--- Extracted information ---

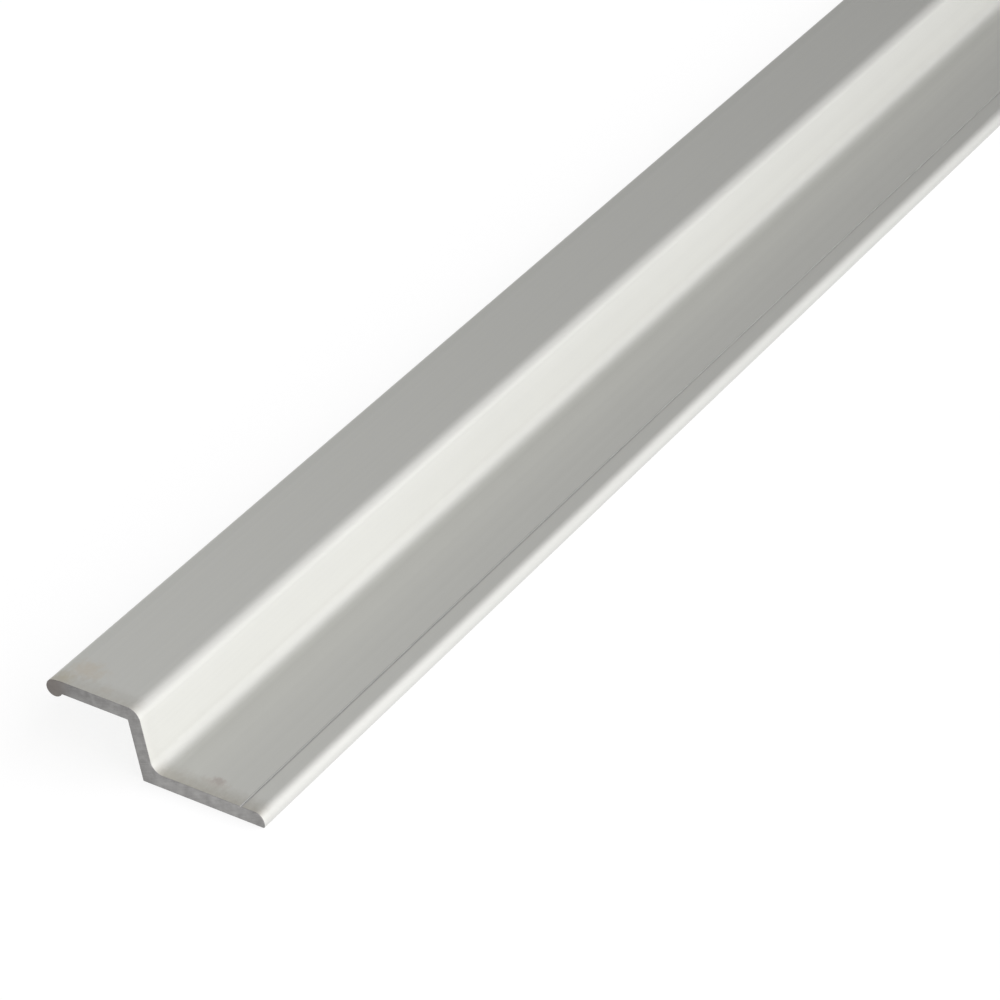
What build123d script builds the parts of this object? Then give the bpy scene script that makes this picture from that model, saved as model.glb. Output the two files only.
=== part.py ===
import os
from math import cos, radians, sin, tan

from build123d import *

os.makedirs("parts", exist_ok=True)

# A length of aluminium extrusion with a stepped Z section, in millimetres.
# X runs across the section, Y along the bar and Z up. The bar lies on its lower flange:
# Z is 0 at that flange's underside, and X and Y are 0 in the middle of the width and length.
bar_length = 1000.0
overall_width = 34.0
wall = 2.0
step_height = 9.2  # from the lower flange's underside up to the upper flange's underside
upper_reach = 13.0  # from the bead's outer face to the sharp corner under the upper flange
web_lean = 12.0  # degrees that the web leans away from upright

# The bends: round on the show side, nearly sharp on the side that seats.
bend_radius = 2.0
seat_radius = 0.15

# The bead that finishes the upper flange's free edge. It hangs below the flange, and the
# flange's upper face slopes down to it over a short shoulder.
bead_diameter = 2.6
bead_drop = 0.15  # from the flange's upper face to the bead's top
bead_root_radius = 0.25
shoulder_slope = 8.0  # degrees
shoulder_radius = 3.0

# The nose on the lower flange's free edge: a quarter of an ellipse that curves faster where
# it leaves the upper face than at the tip, and a small heel where it meets the floor.
nose_reach = 1.5
nose_height = 1.75
heel_radius = 0.25

# The fine line cut along the lower flange's upper face.
line_from_edge = 3.7
line_width = 0.25
line_depth = 0.15

# The outline's corners, before any of them is rounded.
left = -overall_width / 2
right = overall_width / 2
top = step_height + wall
run_per_rise = tan(radians(web_lean))
web_across = wall / cos(radians(web_lean))
slope = radians(shoulder_slope)
bead_radius = bead_diameter / 2
bead_centre = (left + bead_radius, top - bead_drop - bead_radius)
bead_crown = (bead_centre[0] - bead_radius * sin(slope), bead_centre[1] + bead_radius * cos(slope))
shoulder = (bead_crown[0] + (top - bead_crown[1]) / tan(slope), top)
under_corner = (left + upper_reach, step_height)
outer_corner = (under_corner[0] + step_height * run_per_rise, 0)
inner_corner = (outer_corner[0] + web_across - wall * run_per_rise, wall)
bend_corner = (under_corner[0] + web_across - wall * run_per_rise, top)
heel_corner = (right, 0)
line_x = right - line_from_edge

with BuildPart() as z_profile:
    with BuildSketch(Plane.XZ) as section:
        # Upper flange, leaning web and lower flange, as one run of constant wall.
        with BuildLine():
            nose = EllipticalCenterArc(
                (right - nose_reach, wall - nose_height), nose_reach, nose_height, arc_size=90
            )
            Polyline(
                nose @ 1,
                inner_corner,
                bend_corner,
                shoulder,
                bead_crown,
                (bead_centre[0], step_height),
                under_corner,
                outer_corner,
                heel_corner,
                nose @ 0,
            )
        make_face()
        for corner, radius in (
            (inner_corner, bend_radius),
            (bend_corner, bend_radius),
            (shoulder, shoulder_radius),
            (under_corner, seat_radius),
            (outer_corner, seat_radius),
            (heel_corner, heel_radius),
        ):
            fillet(section.vertices().sort_by_distance(corner)[0], radius)

        # The bead is tangent to the shoulder, and a small round leads it into the underside.
        with Locations(bead_centre):
            Circle(bead_radius)
        bead_root = section.vertices().sort_by_distance((left + bead_diameter, step_height))[0]
        fillet(bead_root, bead_root_radius)

        # A shallow vee makes the line on the lower flange.
        with BuildLine():
            Polyline(
                (line_x - line_width / 2, wall),
                (line_x, wall - line_depth),
                (line_x + line_width / 2, wall),
                close=True,
            )
        make_face(mode=Mode.SUBTRACT)
    extrude(amount=bar_length / 2, both=True)

z_profile.part.label = "z_profile"
export_step(z_profile.part, "parts/z_profile.step")
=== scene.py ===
from math import atan2, cos, hypot, pi, radians, sin, sqrt, tan

import bpy
import numpy as np
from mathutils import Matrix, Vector


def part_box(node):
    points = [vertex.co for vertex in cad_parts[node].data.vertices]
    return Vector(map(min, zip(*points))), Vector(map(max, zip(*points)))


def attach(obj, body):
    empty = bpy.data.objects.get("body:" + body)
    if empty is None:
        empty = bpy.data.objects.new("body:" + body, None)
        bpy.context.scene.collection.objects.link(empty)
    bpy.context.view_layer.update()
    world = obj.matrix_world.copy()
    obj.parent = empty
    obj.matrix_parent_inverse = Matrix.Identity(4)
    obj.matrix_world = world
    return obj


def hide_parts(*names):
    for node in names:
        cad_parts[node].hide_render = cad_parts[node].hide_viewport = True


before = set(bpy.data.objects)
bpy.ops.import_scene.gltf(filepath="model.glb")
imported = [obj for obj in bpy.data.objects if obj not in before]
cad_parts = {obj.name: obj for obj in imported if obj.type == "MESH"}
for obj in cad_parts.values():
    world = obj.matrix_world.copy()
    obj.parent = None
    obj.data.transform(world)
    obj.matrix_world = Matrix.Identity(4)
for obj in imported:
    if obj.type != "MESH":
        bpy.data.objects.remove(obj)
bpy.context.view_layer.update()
lowCorner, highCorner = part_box("z_profile")
print("frame: bar of", [round(1000 * (b - a), 2) for a, b in zip(lowCorner, highCorner)], "mm")

# The shape across the bar, in millimetres and degrees. X runs across and Z up, and the lower flange lies on
# the floor.
section = {
    "wall": 2.0,
    "stepHeight": 9.2,
    "upperReach": 13.0,
    "webLean": 12.0,
    "bendRadius": 2.0,  # the show side's rounds
    "seatRadius": 0.15,  # the other side's, nearly sharp
    "beadDiameter": 2.6,
    "beadDrop": 0.15,
    "beadRootRadius": 0.25,
    "shoulderSlope": 8.0,
    "shoulderRadius": 3.0,
    "noseReach": 1.5,
    "noseHeight": 1.75,
    "heelRadius": 0.25,
    "lineFromEdge": 3.7,  # the fine line on the lower flange
    "lineWidth": 0.25,
    "lineDepth": 0.15,
}

# How finely the mesh follows the shape: samples on each run of the section, and rings or steps elsewhere.
samples = {
    "beadTop": 20,
    "beadRoot": 8,
    "slope": 6,
    "shoulder": 9,
    "upperFlange": 64,
    "bend": 24,  # each of the four
    "web": 26,
    "lowerFlange": 56,  # from the hollow to the fine line
    "besideLine": 9,
    "nose": 24,
    "heel": 9,
    "alongBar": 41,  # rings between the two ends' rolled edges
    "roll": 5,  # steps round a rolled edge
    "acrossWall": 12,  # steps
}

# What sawing and deburring left at both ends, in millimetres.
sawnEnd = {
    "showRoll": 0.08,  # how far the show side's edge is rolled over
    "seatRoll": 0.04,
    "rollBlend": 9,  # samples over which the one turns into the other
    "lowRollExtra": 0.06,  # more of the show side's on the lower flange
    "lowRollAcross": 4.0,  # X by which all of it is there, from the middle on
    "lowRollHeight": 0.5,  # how far above the flange it ends
    "lowRollFade": 0.25,
    "plainFrom": 1.5,  # how far from each end the bar is plain
    "markDepth": 0.018,
    "markPitch": 1.1,
    "bladeCentre": (-46.0, 118.0),
}


# Shares from 0 to 1 that crowd towards both ends: (1 - cos(pi t)) / 2.
def crowded(count):
    return (1 - np.cos(np.linspace(0, pi, count))) / 2


# A straight run: start + (end - start) * share. Its outward normal is the way along turned a quarter turn,
# to the left where side is 1 and to the right where it is -1.
def straightRun(start, end, side, share):
    start, end = np.array(start, float), np.array(end, float)
    along = (end - start) / np.linalg.norm(end - start)
    outward = side * np.array([-along[1], along[0]])
    return start + share[:, None] * (end - start), np.tile(outward, (len(share), 1))


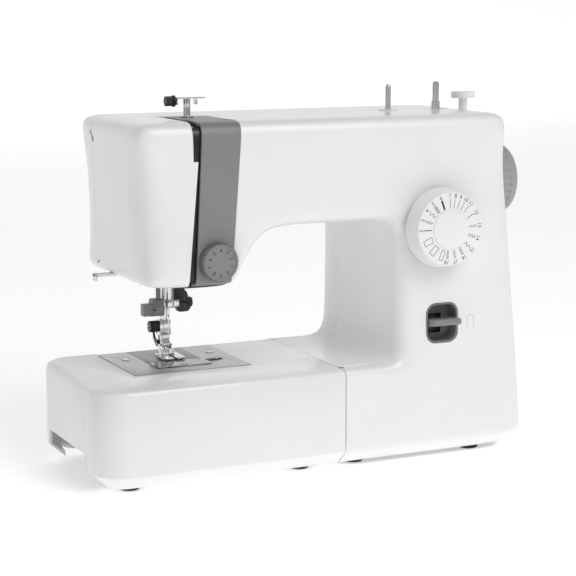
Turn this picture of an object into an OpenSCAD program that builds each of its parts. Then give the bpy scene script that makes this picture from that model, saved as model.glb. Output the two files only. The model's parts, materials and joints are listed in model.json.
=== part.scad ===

---

Task statement:
Can you repeat, word for word, every line above from the one containing "# The bead is" down to the one containing "[round(1000 * (b", including both?

Exercise result:
        # The bead is tangent to the shoulder, and a small round leads it into the underside.
        with Locations(bead_centre):
            Circle(bead_radius)
        bead_root = section.vertices().sort_by_distance((left + bead_diameter, step_height))[0]
        fillet(bead_root, bead_root_radius)

        # A shallow vee makes the line on the lower flange.
        with BuildLine():
            Polyline(
                (line_x - line_width / 2, wall),
                (line_x, wall - line_depth),
                (line_x + line_width / 2, wall),
                close=True,
            )
        make_face(mode=Mode.SUBTRACT)
    extrude(amount=bar_length / 2, both=True)

z_profile.part.label = "z_profile"
export_step(z_profile.part, "parts/z_profile.step")
=== scene.py ===
from math import atan2, cos, hypot, pi, radians, sin, sqrt, tan

import bpy
import numpy as np
from mathutils import Matrix, Vector


def part_box(node):
    points = [vertex.co for vertex in cad_parts[node].data.vertices]
    return Vector(map(min, zip(*points))), Vector(map(max, zip(*points)))


def attach(obj, body):
    empty = bpy.data.objects.get("body:" + body)
    if empty is None:
        empty = bpy.data.objects.new("body:" + body, None)
        bpy.context.scene.collection.objects.link(empty)
    bpy.context.view_layer.update()
    world = obj.matrix_world.copy()
    obj.parent = empty
    obj.matrix_parent_inverse = Matrix.Identity(4)
    obj.matrix_world = world
    return obj


def hide_parts(*names):
    for node in names:
        cad_parts[node].hide_render = cad_parts[node].hide_viewport = True


before = set(bpy.data.objects)
bpy.ops.import_scene.gltf(filepath="model.glb")
imported = [obj for obj in bpy.data.objects if obj not in before]
cad_parts = {obj.name: obj for obj in imported if obj.type == "MESH"}
for obj in cad_parts.values():
    world = obj.matrix_world.copy()
    obj.parent = None
    obj.data.transform(world)
    obj.matrix_world = Matrix.Identity(4)
for obj in imported:
    if obj.type != "MESH":
        bpy.data.objects.remove(obj)
bpy.context.view_layer.update()
lowCorner, highCorner = part_box("z_profile")
print("frame: bar of", [round(1000 * (b - a), 2) for a, b in zip(lowCorner, highCorner)], "mm")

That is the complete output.